Job’s repentance serves as the intermediary between God and the folly of Job’s 3 friends. To be a witness, we are an example of what God is doing in our lives, and it starts with a repentant heart. Our repentance, our humility, pouring out our self-reliance before God, lays a spiritual path, turns God’s ear toward us, AND those we are witnessing to, those who think they know, but need someone to bear witness to repentance in their own life. Job prayed, and God responded. Job prayed out of his repentance. God made Job’s repentance the path to their forgiveness.

And this pouring out of our self-reliance, is a daily practice. To lay the next path. It is what makes it possible for us to lift up prayers on behalf of other humans.

God responds to a repentant heart.

Job lived 140 years.
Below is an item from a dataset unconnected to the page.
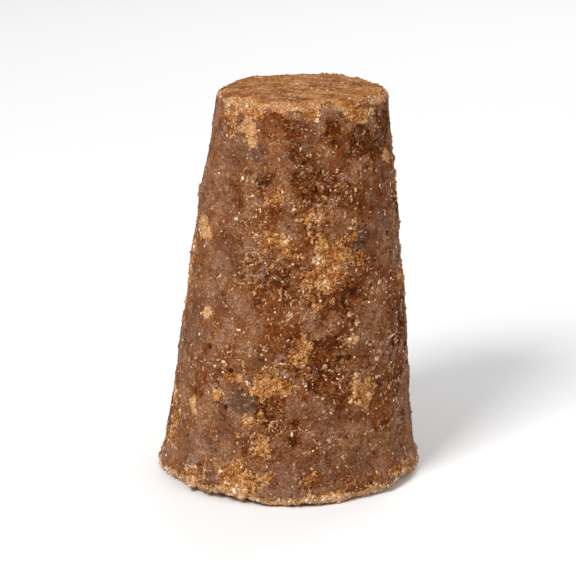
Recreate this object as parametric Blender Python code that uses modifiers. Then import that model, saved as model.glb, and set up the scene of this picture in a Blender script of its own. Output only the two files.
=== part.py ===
"""Piloncillo: a cone of unrefined cane sugar, cast in a mould, standing on its wide end.

The solid is a turned blank (a profile and a Screw modifier) that is then weathered: the wall waves a
little, hollows mark where sugar has crumbled off, lumps stand where some has stuck, and both edges
have chips broken from them. Metres, +Z up, the front of the cone faces -Y. The origin is the centre
of the bounding box's underside, in the flat face that the cone stands on.
"""

import math
import random

import bpy
from mathutils import Vector, noise

# Driving dimensions of the cast cone
HEIGHT = 0.0885
FOOT_RADIUS = 0.0292
TOP_RADIUS = 0.0187
LEAN = 0.0034  # how far the top's centre stands to +X of the foot's
BELLY = 0.0003  # how far the wall swells at half height
LIP = 0.0007  # how far the crumbly lip stands out at the foot
LIP_HEIGHT = 0.0060
TOP_EDGE_ROUND = 0.0022
FOOT_EDGE_ROUND = 0.0016
TOP_CROWN = 0.0004  # how far the middle of the narrow end stands above its edge

# Faceting of the turned blank
SEGMENTS = 92
WALL_RINGS = 38
EDGE_RINGS = 4
TOP_FACE_RINGS = 6
UNDERSIDE_SHARES = (0.95, 0.89, 0.5, 0.0)  # radii of the flat underside's rings, as shares of its edge
AXIS_MERGE = 0.00001

# The wall's waves, as (length, height) in metres, and where in the noise they are read
WAVES = ((0.030, 0.00036), (0.011, 0.00028), (0.0050, 0.00022))
WAVE_SEED = Vector((3.7, 1.9, 8.2))
CRUMBLE = 0.00042  # how far the sugar is crumbled at an edge
CRUMBLE_LENGTH = 0.0034  # the size of its crumbs there
CRUMBLE_REACH = 0.0065  # how far from an edge it fades out
RAGGED_LENGTH = 0.0035  # the raggedness of a hollow's or a lump's outline
RAGGEDNESS = 0.45

# Hollows where sugar has crumbled off: degrees round from the front towards +X, height as a share
# of the whole, half width, half height and depth in metres
HOLLOWS = (
    (-33, 0.92, 0.0022, 0.0034, 0.0003),
    (-10, 0.655, 0.0040, 0.0030, 0.0005),
    (22, 0.60, 0.0050, 0.0065, 0.0007),
    (34, 0.52, 0.0036, 0.0026, 0.0009),
    (-8, 0.305, 0.0046, 0.0034, 0.0006),
    (-21, 0.20, 0.0030, 0.0030, 0.0005),
    (18, 0.36, 0.0052, 0.0060, 0.0009),
    (-16, 0.09, 0.0052, 0.0036, 0.0006),
    (-45, 0.05, 0.0080, 0.0026, 0.0004),
    (112, 0.70, 0.0060, 0.0045, 0.0008),
    (150, 0.34, 0.0070, 0.0080, 0.0009),
    (-140, 0.55, 0.0058, 0.0070, 0.0008),
    (-100, 0.24, 0.0050, 0.0040, 0.0006),
    (-165, 0.86, 0.0050, 0.0036, 0.0006),
)

# Lumps of sugar stuck to the wall and the foot, in the same terms, with how far they stand proud
LUMPS = (
    (-62, 0.655, 0.0026, 0.0040, 0.0003),
    (-74, 0.045, 0.0042, 0.0030, 0.0006),
    (-28, 0.030, 0.0040, 0.0020, 0.0004),
    (8, 0.035, 0.0036, 0.0022, 0.0004),
    (52, 0.045, 0.0040, 0.0028, 0.0006),
    (76, 0.045, 0.0034, 0.0026, 0.0003),
    (128, 0.040, 0.0046, 0.0028, 0.0007),
    (-152, 0.045, 0.0050, 0.0030, 0.0006),
    (96, 0.38, 0.0040, 0.0050, 0.0004),
    (-118, 0.80, 0.0036, 0.0044, 0.0004),
)

# Where the foot's lip stands off the table: degrees round from the front towards +X, half the
# stretch in degrees, and the gap in metres
LIFTED_LIPS = (
    (-44, 30, 0.0013),
    (112, 24, 0.0009),
    (-158, 20, 0.0007),
)
LIFT_REACH = 0.0038  # how far in under the foot the gap runs

# Chips broken from the edges: how many, and the least and most width and depth of each
TOP_CHIPS = {"count": 12, "seed": 4, "width": (0.0022, 0.0062), "depth": (0.0001, 0.0006)}
FOOT_CHIPS = {"count": 15, "seed": 27, "width": (0.0022, 0.0064), "depth": (0.0001, 0.0010)}
CHIP_SLOPE = (28, 66)  # the fractures' least and most slope, in degrees from the vertical
CHIP_SKEW = 14  # how far a fracture turns from square to the edge, in degrees
CHIP_SCATTER = 0.8  # how far a chip strays from its even place, as a share of the spacing

SUGAR_COLOUR = (0.262, 0.110, 0.046, 1.0)
SUGAR_ROUGHNESS = 0.62


def clear_scene():
    for obj in list(bpy.data.objects):
        bpy.data.objects.remove(obj, do_unlink=True)


def smooth(share):
    """0 to 1 with no corner at either end."""
    share = min(1.0, max(0.0, share))
    return share * share * (3 - 2 * share)


def wall_radius(height):
    """The blank's radius at a height: the mould's taper, its slight swell, and the lip at the foot."""
    share = height / HEIGHT
    taper = FOOT_RADIUS + (TOP_RADIUS - FOOT_RADIUS) * share
    swell = BELLY * math.sin(math.pi * share)
    return taper + swell + LIP * smooth(1 - height / LIP_HEIGHT)


def edge_arc(radius, height, rounding, start, end):
    """Points round a circle of the rounding's radius, from one angle to another in degrees."""
    points = []
    for step in range(EDGE_RINGS + 1):
        angle = math.radians(start + (end - start) * step / EDGE_RINGS)
        points.append((radius + rounding * math.cos(angle), height + rounding * math.sin(angle)))
    return points


def blank_profile():
    """Half the cone's outline, from the middle of the top, down the wall, to the middle of the foot."""
    top_of_wall = HEIGHT - TOP_CROWN - TOP_EDGE_ROUND
    top_centre = wall_radius(top_of_wall) - TOP_EDGE_ROUND
    foot_centre = wall_radius(FOOT_EDGE_ROUND) - FOOT_EDGE_ROUND
    points = []
    for ring in range(TOP_FACE_RINGS):
        share = ring / TOP_FACE_RINGS
        points.append((top_centre * share, HEIGHT - TOP_CROWN * share**2))
    points += edge_arc(top_centre, top_of_wall, TOP_EDGE_ROUND, 90, 5)
    for ring in range(1, WALL_RINGS):
        height = top_of_wall + (FOOT_EDGE_ROUND - top_of_wall) * ring / WALL_RINGS
        points.append((wall_radius(height), height))
    points += edge_arc(foot_centre, FOOT_EDGE_ROUND, FOOT_EDGE_ROUND, 0, -90)
    points += [(foot_centre * share, 0.0) for share in UNDERSIDE_SHARES]
    return points


def turned_blank(name):
    """The profile turned about Z by a Screw modifier, as a mesh of its own."""
    points = blank_profile()
    profile = bpy.data.meshes.new("profile")
    edges = [(i, i + 1) for i in range(len(points) - 1)]
    profile.from_pydata([(radius, 0.0, height) for radius, height in points], edges, [])
    guide = bpy.data.objects.new("profile", profile)
    bpy.context.scene.collection.objects.link(guide)
    screw = guide.modifiers.new("Screw", "SCREW")
    screw.axis = "Z"
    screw.steps = SEGMENTS
    screw.render_steps = SEGMENTS
    screw.use_merge_vertices = True
    screw.merge_threshold = AXIS_MERGE
    evaluated = guide.evaluated_get(bpy.context.evaluated_depsgraph_get())
    mesh = bpy.data.meshes.new_from_object(evaluated)
    bpy.data.objects.remove(guide, do_unlink=True)
    mesh.name = name
    return mesh


def outward(angle, slope=0.0):
    """The direction that faces out at an angle round from the front, tipped up by a slope."""
    return Vector((math.sin(angle) * math.cos(slope), -math.cos(angle) * math.cos(slope), math.sin(slope)))


def patch_height(point, patches):
    """The most that any of the patches reaches at a point, each fading out at a ragged outline."""
    highest = 0.0
    for angle, share, half_width, half_height, height in patches:
        turn = math.radians(angle)
        centre = outward(turn) * wall_radius(share * HEIGHT) + Vector((0, 0, share * HEIGHT))
        away = point - centre
        if away.length > 2.5 * max(half_width, half_height):
            continue
        around = away.dot(Vector((math.cos(turn), math.sin(turn), 0)))
        reach = math.hypot(around / half_width, away.z / half_height)
        reach += RAGGEDNESS * noise.noise(point / RAGGED_LENGTH)
        highest = max(highest, height * smooth(1.6 - reach))
    return highest


def waviness(point):
    """How far the wall stands proud at a point, from waves of several lengths."""
    return sum(height * noise.noise(point / length + WAVE_SEED) for length, height in WAVES)


def crumble(point):
    """How far crumbs stand out or are missing at a point, which they do only near the two edges."""
    from_wall = wall_radius(point.z) - math.hypot(point.x, point.y)
    from_edge = math.hypot(from_wall, min(point.z, HEIGHT - point.z))
    return CRUMBLE * smooth(1 - from_edge / CRUMBLE_REACH) * noise.noise(point / CRUMBLE_LENGTH)


def lip_gap(point):
    """How far the foot's lip stands off the table at a point."""
    inward = FOOT_RADIUS + LIP - math.hypot(point.x, point.y)
    near = smooth(1.2 - inward / LIFT_REACH) * smooth(1 - point.z / LIP_HEIGHT)
    round_front = math.degrees(math.atan2(point.x, -point.y))
    gap = 0.0
    for angle, stretch, height in LIFTED_LIPS:
        off = abs((round_front - angle + 180) % 360 - 180) / stretch
        gap = max(gap, height * smooth(1.5 - off))
    return gap * near


def chip_planes(chips, radius, height, faces_up):
    """Chips scattered round an edge of the given radius and height. Each is a point in its fracture
    plane, the plane's outward normal, the place on the edge that it is centred on, and its width."""
    chance = random.Random(chips["seed"])
    planes = []
    for number in range(chips["count"]):
        stray = chance.uniform(-CHIP_SCATTER, CHIP_SCATTER)
        turn = 2 * math.pi * (number + stray) / chips["count"]
        slope = math.radians(chance.uniform(*CHIP_SLOPE)) * (1 if faces_up else -1)
        skew = math.radians(chance.uniform(-CHIP_SKEW, CHIP_SKEW))
        normal = outward(turn + skew, slope)
        edge = outward(turn) * radius + Vector((0, 0, height))
        depth = chance.uniform(*chips["depth"])
        planes.append((edge - normal * depth, normal, edge, chance.uniform(*chips["width"])))
    return planes


def knock_off(point, planes):
    """Moves a point that stands outside a chip's fracture back onto it, less so at the chip's ends."""
    for on_plane, normal, edge, width in planes:
        beyond = (point - on_plane).dot(normal)
        if beyond > 0:
            point = point - normal * beyond * smooth(1.5 - (point - edge).length / width)
    return point


def edge_chips():
    """The fracture planes of the top edge and of the foot. The corner of a rounded edge stands in
    from the unrounded one by 0.3 of the rounding each way."""
    top_corner = HEIGHT - TOP_CROWN - TOP_EDGE_ROUND * 0.3
    top = chip_planes(TOP_CHIPS, wall_radius(top_corner) - TOP_EDGE_ROUND * 0.3, top_corner, True)
    foot_corner = FOOT_EDGE_ROUND * 0.3
    foot = chip_planes(FOOT_CHIPS, wall_radius(foot_corner) - foot_corner, foot_corner, False)
    return top, foot


def weather(mesh):
    """Gives the turned blank its real unevenness. The middle of the underside stays flat, at height 0."""
    top_chips, foot_chips = edge_chips()
    normals = [vertex.normal.copy() for vertex in mesh.vertices]
    for vertex, normal in zip(mesh.vertices, normals):
        point = vertex.co.copy()
        on_underside = normal.z < -0.999
        if not on_underside:
            proud = waviness(point) + crumble(point)
            proud += patch_height(point, LUMPS) - patch_height(point, HOLLOWS)
            point += normal * proud
        point.z += lip_gap(point)
        point = knock_off(point, top_chips if point.z > HEIGHT / 2 else foot_chips)
        point.z = max(0.0, point.z)
        point.x += LEAN * point.z / HEIGHT
        vertex.co = point


def centre_on_base(mesh):
    """Slides the mesh so that the origin is the centre of its bounding box's underside."""
    for axis in (0, 1):
        values = [vertex.co[axis] for vertex in mesh.vertices]
        middle = (min(values) + max(values)) / 2
        for vertex in mesh.vertices:
            vertex.co[axis] -= middle


def sugar_material():
    material = bpy.data.materials.new("unrefined_sugar")
    material.use_nodes = True
    shader = material.node_tree.nodes["Principled BSDF"]
    shader.inputs["Base Color"].default_value = SUGAR_COLOUR
    shader.inputs["Roughness"].default_value = SUGAR_ROUGHNESS
    shader.inputs["Metallic"].default_value = 0.0
    return material


def sugar_cone():
    mesh = turned_blank("sugar_cone")
    weather(mesh)
    centre_on_base(mesh)
    mesh.materials.clear()
    mesh.materials.append(sugar_material())
    mesh.shade_smooth()
    cone = bpy.data.objects.new("sugar_cone", mesh)
    collection = bpy.data.collections.new("piloncillo")
    bpy.context.scene.collection.children.link(collection)
    collection.objects.link(cone)
    return cone


clear_scene()
sugar_cone()
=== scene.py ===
"""Piloncillo: a cone of unrefined cane sugar, standing on its wide end on a pale table."""

import math
from itertools import product

import bpy
import numpy as np
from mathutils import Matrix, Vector


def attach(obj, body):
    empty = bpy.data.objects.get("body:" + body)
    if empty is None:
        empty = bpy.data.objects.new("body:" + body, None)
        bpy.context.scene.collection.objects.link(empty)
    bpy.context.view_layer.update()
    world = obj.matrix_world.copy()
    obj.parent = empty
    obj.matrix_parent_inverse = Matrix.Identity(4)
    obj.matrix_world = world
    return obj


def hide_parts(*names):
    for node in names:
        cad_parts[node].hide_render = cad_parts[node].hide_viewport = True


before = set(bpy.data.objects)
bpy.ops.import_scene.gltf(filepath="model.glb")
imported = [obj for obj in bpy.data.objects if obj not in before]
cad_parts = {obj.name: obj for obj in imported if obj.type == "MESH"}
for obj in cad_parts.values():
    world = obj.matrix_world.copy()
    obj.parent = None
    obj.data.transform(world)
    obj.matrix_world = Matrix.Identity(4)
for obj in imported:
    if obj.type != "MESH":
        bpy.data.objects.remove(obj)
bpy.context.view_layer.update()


# The table and the light. The cone stands on a matt white board that runs out of sight, under a big
# soft lamp from the front left, a weaker one from the right, one from behind, and a white room.

CAMERA_BACK = 0.455
CAMERA_UP = 0.172
CAMERA_LENS = 130
AIM_UP = 0.0418
BOARD_RADIUS = 4.0
BOARD_DROP = 0.00005
BOARD_COLOUR = (0.90, 0.90, 0.90, 1)
ROOM_LIGHT = 0.42
LAMPS_AIM = (0, 0, 0.04)

# name, place, width and height in metres, power in watts
LAMPS = (
    ("key_lamp", (-0.55, -0.75, 0.85), 0.40, 0.40, 14.0),
    ("fill_lamp", (0.80, -0.50, 0.50), 0.60, 0.60, 2.2),
    ("back_lamp", (0.25, 0.85, 0.75), 0.80, 0.50, 4.0),
)


def look_at(thing, target):
    """Turns a camera or a lamp to face a point."""
    way = Vector(target) - thing.location
    thing.rotation_euler = way.to_track_quat("-Z", "Y").to_euler()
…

He saw his children and their children to the fourth generation.

A Repentant Heart is at the Center of My Witness

Thank you, Lord. Your story fills my heart and spills over the brim into my soul. It flushes out the bitterness and brings my witness to the eyes of others. The 1, or 2, or 3, all those you are sending my way. For sure, the 1 who needs a trail marker to a path to repentance. Let me not forget that it always starts here. A repentant heart is at the center of my witness.

 

“Suppose one of you has a hundred sheep and loses one of them. Doesn’t he leave the ninety-nine in the open country and go after the lost sheep until he finds it? And when he finds it, he joyfully puts it on his shoulders and goes home. Then he calls his friends and neighbors together and says, ‘Rejoice with me; I have found my lost sheep.’ I tell you that in the same way there will be more rejoicing in heaven over one sinner who repents than over ninety-nine righteous persons who do not need to repent.”

Luke 15:4-7

 

God’s faith to your witness. Go find the one.